» **What is expected**
Return the material below in full and exactly.

» **Source data**
────────────────────

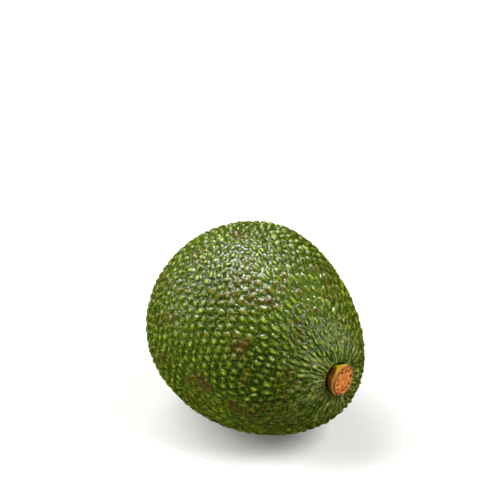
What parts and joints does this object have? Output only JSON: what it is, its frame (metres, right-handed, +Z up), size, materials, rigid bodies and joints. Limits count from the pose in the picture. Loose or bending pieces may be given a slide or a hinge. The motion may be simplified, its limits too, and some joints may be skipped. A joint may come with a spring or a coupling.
{
  "type": "avocado",
  "caption": "Whole avocado with dark green pebbled skin, lying on its side, with a short cut stem button in a shallow hollow.",
  "frame": {"origin": "on the resting surface, under the middle of the fruit's outline", "axes": "+Z up from the resting surface, +X along the fruit's length towards the stem end"},
  "size_m": [0.081, 0.069, 0.0684],
  "materials": {
    "skin": "waxy, pebbled green skin with a soft gloss",
    "stem": "dry cut stem, orange brown face and olive yellow side"
  },
  "bodies": {
    "root": {"fruit": "skin", "stem_button": "stem"}
  },
  "joints": []
}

────────────────────

» **Complete output**
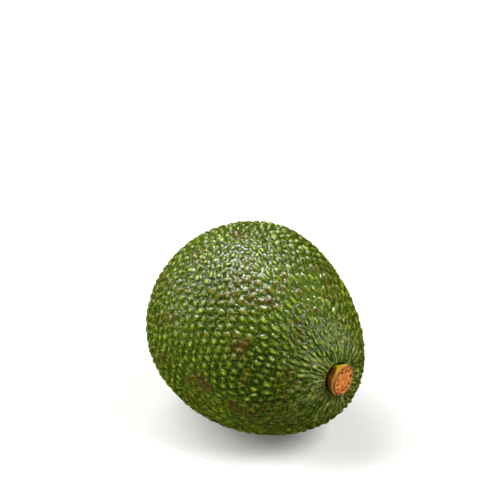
What parts and joints does this object have? Output only JSON: what it is, its frame (metres, right-handed, +Z up), size, materials, rigid bodies and joints. Limits count from the pose in the picture. Loose or bending pieces may be given a slide or a hinge. The motion may be simplified, its limits too, and some joints may be skipped. A joint may come with a spring or a coupling.
{
  "type": "avocado",
  "caption": "Whole avocado with dark green pebbled skin, lying on its side, with a short cut stem button in a shallow hollow.",
  "frame": {"origin": "on the resting surface, under the middle of the fruit's outline", "axes": "+Z up from the resting surface, +X along the fruit's length towards the stem end"},
  "size_m": [0.081, 0.069, 0.0684],
  "materials": {
    "skin": "waxy, pebbled green skin with a soft gloss",
    "stem": "dry cut stem, orange brown face and olive yellow side"
  },
  "bodies": {
    "root": {"fruit": "skin", "stem_button": "stem"}
  },
  "joints": []
}